We face particular problems to which the hon. Member for Totnes alluded. A deal was suddenly on the cards for Newburgh, which is a village of about 1,000 people. A developer wanted to provide a bypass for the village, which is badly hit by heavy traffic, in return for permission to build 380 houses. I wanted the bypass, but I and the people of the village strongly opposed it on the simple ground that it would entirely change the nature of the village. There was no problem with the school or transportation: it was the fact that it would no longer be a village. Such planning problems are not easily spelt out in the Bill.

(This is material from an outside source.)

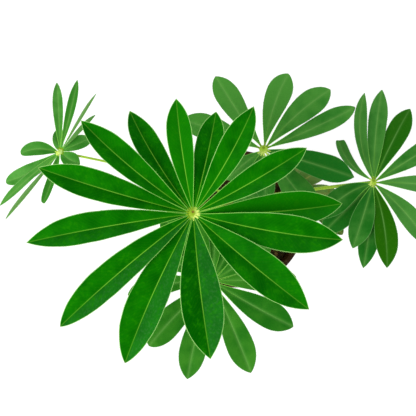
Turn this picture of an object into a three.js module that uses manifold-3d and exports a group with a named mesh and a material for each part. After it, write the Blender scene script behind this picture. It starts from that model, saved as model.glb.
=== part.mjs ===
// A young lupin in its nursery pot, in millimetres, +Z up.
// The origin is the middle of the pot's flat base. A short crown stands in a plain hole in the
// soil, and six palmate leaves grow from it, each a petiole, a hub and a wheel of leaflets.
import * as THREE from 'three';
import { mergeVertices } from 'three/addons/utils/BufferGeometryUtils.js';
import Module from 'manifold-3d';

const wasm = await Module();
wasm.setup();

// ---- driving dimensions -------------------------------------------------------------------

const CLEARANCE = 0.3; // gap between pieces that touch
const UP = new THREE.Vector3(0, 0, 1);

const POT = {
  height: 110,
  rimRadius: 60, // outside of the rim band
  neckRadius: 57.4, // outside of the wall under the rim band
  baseRadius: 43,
  bandDepth: 12,
  wall: 1.6,
  floor: 2.4,
  footChamfer: 2,
  sides: 40,
  drainHoles: 6,
  drainRadius: 4.5,
  drainCircle: 28,
};

const SOIL = {
  level: 97,
  lump: 1.6, // height of the crumbs above and below the level
  crownMound: 4, // the soil is drawn up round the crown
  rings: 8,
  spokes: 40, // in line with the pot's sides
};

const CROWN = {
  x: 9,
  y: 15,
  foot: 62, // lowest point, in the soil
  top: 127,
  radius: 5,
  neckRadius: 3.4,
  budHeight: 12,
  sides: 14,
};

const HUB = { radius: 3.6, height: 2.2, across: 12, down: 6 };
const BLADE = { thickness: 0.6, stalkHalfWidth: 0.6, inHub: 2.4, shoulder: 2.2, tipCrowding: 1.3 };
const PETIOLE = { steps: 10, sides: 6 };

// Each leaf: hub is the centre of its wheel, petiole holds the two inner control points of the
// curve from the crown to the hub, seat is the height on the crown where it starts.
// fold is the angle of each half blade above the flat, widest is where along a leaflet it is
// broadest, slim is 1 for a foot that widens at once and more for a slimmer one, point is small
// for a round tip and large for a sharp one, arch is the rise of a leaflet's middle above the
// line from hub to tip.
// Leaflets: turn from +X in degrees, reach, lift of the tip above the hub, width,
// bow of the midrib to the left, roll about the midrib in degrees, and changes to the leaf's own
// fold, widest, slim or point where a leaflet differs.
const LEAVES = [
  {
    name: 'leaf_main',
    hub: [-33, -22, 260],
    seat: 121,
    petiole: [[-4, 6, 165], [-22, -13, 225]],
    petioleRadius: 1.5,
    fold: 22, widest: 0.64, slim: 1.1, point: 1, arch: 5, stations: 12,
    leaflets: [
      [98.5, 74.5, -2, 17, 1, -6],
      [78, 68, -6, 18, -1, -3],
      [60.5, 75, 7, 18.5, -2.5, -10],
      [30.5, 81, 0, 18.5, -2, -5],
      [5, 93, -10, 23, -3, -6],
      [-10.5, 90, 5, 23.5, -3, 4],
      [-40.5, 87.5, 10, 24, -1.5, -6],
      [-83, 85.5, 2, 26, -1, 0],
      [-114, 95.5, 0, 25, -1.5, 13, { point: 0.85 }],
      [-139, 101.5, 2, 21, -1, 12, { slim: 0.9, point: 0.8 }],
      [-170, 101, 0, 21, -0.5, 12],
      [163.5, 98, 3, 20.5, 2, 9],
      [140.5, 88, 8, 19, 3, 14],
      [121, 79.5, -9, 17.5, 2.5, 11, { slim: 1 }],
    ],
  },
  {
    name: 'leaf_upper',
    hub: [16, 35, 200],
    seat: 116,
    petiole: [[11, 24, 135], [15, 34, 165]],
    petioleRadius: 1.3,
    fold: 8, widest: 0.71, slim: 1.3, point: 0.8, arch: 4, stations: 10,
    leaflets: [
      [123, 63.5, 6, 18, 1.5, 0],
      [71.5, 57.5, 8, 18.5, 2.5, 0],
      [41.5, 65, 6, 19, 2, 0],
      [25, 74, 2, 14.5, -2, 0],
      [-19, 67, 5, 19.5, -0.5, 0, { slim: 1, point: 1 }],
      [-51.5, 60, -8, 21.5, -0.5, 0],
      [-88, 38, -6, 14, 0, 0],
      [-112, 46.5, -16, 18, 0, 0],
      [-142, 34, -6, 13, 0, 0],
      [160, 63, 2, 19, 0, 0],
    ],
  },
  {
    name: 'leaf_right',
    hub: [97, 13, 190],
    seat: 112,
    petiole: [[36, 17, 130], [78, 16, 165]],
    petioleRadius: 1.4,
    fold: 12, widest: 0.66, slim: 1.15, point: 0.95, arch: 4, stations: 9,
    leaflets: [
      [95.5, 65, 11, 11, 7.5, 0, { fold: 30, slim: 0.9 }],
      [83, 70, 5, 14, 2.5, 0, { slim: 0.9 }],
      [61.5, 64.5, -1, 16.5, 1.5, 0],
      [31.5, 61, 4, 14.5, 0, 0],
      [-7, 59.5, 4, 14, 1, 0],
      [-52, 60.5, 2, 16, 1.5, 0],
      [-84, 63, 0, 17, 1.5, 0],
      [-98, 63, -6, 15, 0, 0],
      [-110, 52, 2, 17, -0.5, 0],
      [-135, 47.5, -13, 19, 0, 0, { point: 0.4 }],
      [-145, 46, -6, 17, -4, 0],
      [126.5, 39.5, 0, 9, 6, 0, { fold: 25, widest: 0.8, point: 0.2 }],
    ],
  },
  {
    name: 'leaf_lower',
    hub: [-21, -59, 185],
    seat: 109,
    petiole: [[2, -10, 130], [-19, -50, 160]],
    petioleRadius: 1.3,
    fold: 10, widest: 0.71, slim: 1.2, point: 0.85, arch: 4, stations: 9,
    leaflets: [
      [-29, 65.5, 2, 20, -1, 0],
      [-67, 68.5, 4, 19.5, 0.5, 0],
      [-104.5, 70, -1, 19, -1.5, 0],
      [-134.5, 62.5, 9, 19.5, -1.5, 0, { point: 0.65 }],
      [-171, 61, 2, 15, -3, 0],
      [159, 59, 2, 15, -3, 0],
      [127, 62, -6, 18, 0, 0],
      [106, 60, 3, 15, 0, 0],
      [86, 56, -1, 14, 0, 0],
      [62, 46, -6, 13, 0, 0],
      [32, 50, 3, 16, 0, 0],
      [3, 61, -2, 18, -0.5, 0],
    ],
  },
  {
    name: 'leaf_left',
    hub: [-144, 47, 150],
    seat: 107,
    petiole: [[-40, 26, 150], [-120, 42, 150]],
    petioleRadius: 1,
    fold: 20, widest: 0.65, slim: 1.1, point: 0.85, arch: 3, stations: 8,
    leaflets: [
      [98, 23, -8, 10, 0, 0, { widest: 0.45, slim: 0.8 }],
      [94, 58, 4, 9, -1, 0],
      [78, 61.5, 4, 8, -1.5, 0],
      [57, 55, 10, 6.5, -1.5, 0, { fold: 64 }],
      [48.5, 42, 0, 8, -1.5, 0, { fold: 60 }],
      [31, 27, -8, 13, -1, 0],
      [-30, 19, -2, 13.5, -1.5, 0],
      [-107, 43.5, -4, 8.5, 2, 0, { fold: 35, slim: 0.8, point: 0.4 }],
      [-124.5, 68.5, 6, 8, 2, 0, { fold: 62 }],
      [-136, 64, 0, 7, 0, 0, { slim: 0.7 }],
      [-152.5, 50.5, -7, 14, 4, 0, { point: 0.6 }],
      [184, 31, 2, 12.5, -2.5, 0, { widest: 0.54, point: 0.55 }],
    ],
  },
  {
    name: 'leaf_old',
    hub: [40, 18, 128],
    seat: 103,
    petiole: [[20, 17, 117], [34, 18, 119]],
    petioleRadius: 1.3,
    fold: 10, widest: 0.7, slim: 1.1, point: 0.7, arch: 4, stations: 8,
    leaflets: [
      [60, 27, -4, 14, 0, 0],
      [31, 40, 5, 17, 0, 0],
      [-2, 46, -3, 15, 0, 0],
      [-38, 59, 4, 15, 4, 0],
      [-70, 48, -5, 15, 0, 0],
      [-106, 40, -2, 14, 0, 0],
    ],
  },
];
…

The large MOD site in my constituency is up for sale and about to be developed. It is in a large village--a small town of about 6,000. The site is on the edge of the village, sandwiched between the countryside and the canal. Again, the proposition is attractive because it is a brownfield site and building those houses would relieve pressure on the district council to build on green belt elsewhere, but it would change the nature of the village. We must examine carefully the infrastructure that is required and what will happen to the quality of life there.
I will not labour the point that was made by my hon. Friend the Member for Wellingborough, but there is vast scope for new homes in cities, if people want to live there. There is vast scope above shops and offices. I walk to work every day in this place along Rochester row; I have done so for some years. It is a fascinating street. It has empty, semi-derelict buildings. They are vast; there is an old police station there, too. We could probably house 200 or 300 people in there if there were the incentive to do so through taxation and planning policy.